Mais c’est vrai qu’elle fait plaisir à lire leur histoire même si dans le deuxième album cela sera bien plus complexe.

Sceneario : Ce livre sera forcément perçu différemment par les lecteurs en fonction de leur âge. Quels retours avez-vous à ce sujet ?

Hervé Tanquerelle :
Les gens de ma génération ont éprouvé du plaisir et de l’enthousiasme en lisant cette histoire. Cela leur a fait du bien, ce qui me fait plutôt plaisir. Il faudrait peut-être demander à se faire rembourser l’album comme anti-dépresseur ! En général notre génération de trentenaire la perçoit de la même façon que je l’ai perçu : ils sont plutôt intéressés voire bluffés. Beaucoup de trentenaires pensent que cela ne serait plus possible à notre époque mais cela leur fait du bien de penser que tout n’est pas forcément pourri ou figé.

Les réactions de la génération de Yann sont différentes. Ceux qui ont vécu cette aventure ou qui étaient proches de ces idéaux s’y retrouvent et sont plutôt émus. Ceux qui avaient vu ça de loin, à l’époque, sont très intéressés et se rendent compte que cela était loin de l’image du baba cool hébété souvent présenté à l’époque.
Quand à ceux qui ont vraiment vécu dans cette communauté, ils étaient pour la plupart contents de lire cela, même si certains nous ont fait remarquer des erreurs. Mais comme on expliquait dans l’introduction, l’album correspond à la vision de Yann, sans réelle volonté de parfaite exactitude.

Sceneario : Le côté très pédagogique que prend parfois l’album, comme l’anecdote du cochon, était également une volonté au départ ?

Hervé Tanquerelle :
Personnellement je ne viens pas de la campagne et je trouvais cette histoire du cochon assez fascinante ! J’avais très envie de la raconter car elle présentait pour moi le point d’orgue de l’album. Pourtant, à un moment j’ai douté de l’intérêt de la développer autant dans le récit. Mais je l’ai fait, car pour moi, elle montre tout leur investissement et leur engagement dans leur volonté de retour à la terre. Lors de cette séquence, on se rend bien compte qu’ils sont allés au bout de leur aventure et qu’ils ne sont pas juste allés élever 3 poules et 3 canards. Et puis narrativement c’était très intéressant à raconter, d’autant plus que j’ai pu récupérer un film en super 8 qui me donnait un témoignage visuel de l’époque.
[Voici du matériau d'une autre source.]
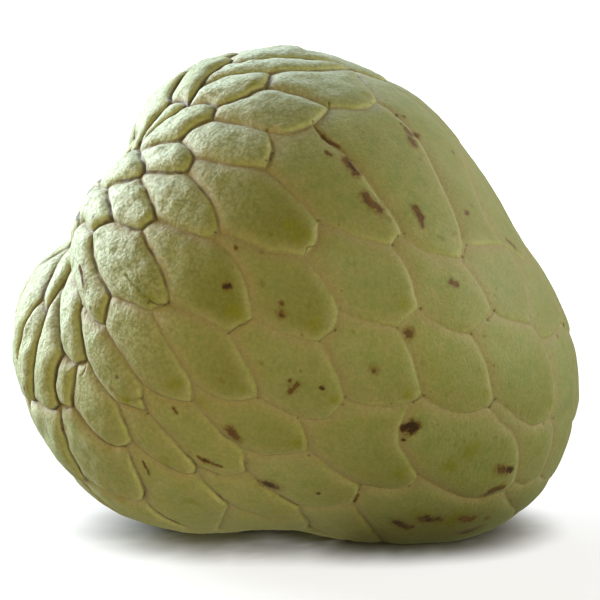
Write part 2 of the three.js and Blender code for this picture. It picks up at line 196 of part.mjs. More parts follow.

Sceneario : Cela a-t-il donné à Yann Benoit envie de continuer

Hervé Tanquerelle : 
Oui aujourd’hui, il a des envies d’écriture sur son vécu et cette époque des années 70 même si ce n’est pas forcément en Bande Dessinée.

Sceneario : La bd va de plus en plus vers ce genre de récit, avec un certain succès pour des auteurs comme Davodeau, Delisle….Penses-tu qu’à travers ce genre de récit, le rôle et l’image de la BD évolue ?

Hervé Tanquerelle :
J’ai l’impression que la BD évolue déjà depuis un petit moment. Au début des années 90, l’Association a pas mal bougé le paysage. Mais comme dans tous les nouveaux courants, il y a toujours des écueils et cela peut finir par se mordre un peu la queue. Aujourd’hui, je suis content que la BD s’empare de ces récits plus journalistiques même si sur cet album je ne me sens pas journaliste. Des gens comme Emmanuel Guibert avec le Photographe, Davodeau ou même Art Spigelmann avec Maüs, ont ouvert une voie avec ces récits centrés sur des témoignages. Sans eux, je n’aurai peut-être pas eu l’idée de faire cet album. Mais cela ne s’invente pas et il faut évidemment avoir un vrai sujet pour faire un tel album !

Sceneario : Quels sont tes derniers coups de cœur BD ?

Hervé Tanquerelle :
J’ai beaucoup aimé Big Foot de Dumontheuil. Le ton du récit n’est pas très éloigné des nouvelles arctiques de Jorn Riel, “Les Racontars”, que Gwen de Bonneval et moi-même, sommes actuellement en train d’adapter. Par contre, il ne s’agit ni de cow-boy ni d’indiens mais de trappeurs et d’ours blancs (entre autre).
Sinon j’ai adoré “Poko-Woki prince des chasseurs” de Tofépi chez Delcourt dans la collection Shampooing. C’est une BD quasi muette qui met en scène un indien et une foule de personnages tels que des bandits, une super-squaw, un ours, un chien de prairie et un shérif en caleçon. C’est burlesque et très bien raconté. J’ai trouvé qu’il avait réussi à faire, à sa façon, du Jacques Tati en BD, ce qui est un de mes rêves.
Sinon pour remonter un peu plus loin, il y a Biotope de Brüno et Appollo. Sur une base de scénario très classique et avec le dessin en ligne claire très particulier de Brüno, ils ont réussi à retrouver un ton “à l’ancienne” sans faire de la redite pour autant. C’est une belle association.

Sceneario : Connaissais-tu Sceneario.com ? Et consultes-tu beaucoup internet autour de la BD ?

Hervé Tanquerelle :
Je connaissais le site, mais je ne vais pas forcément beaucoup voir sur le net les critiques d’albums, à part les miennes, malheureusement!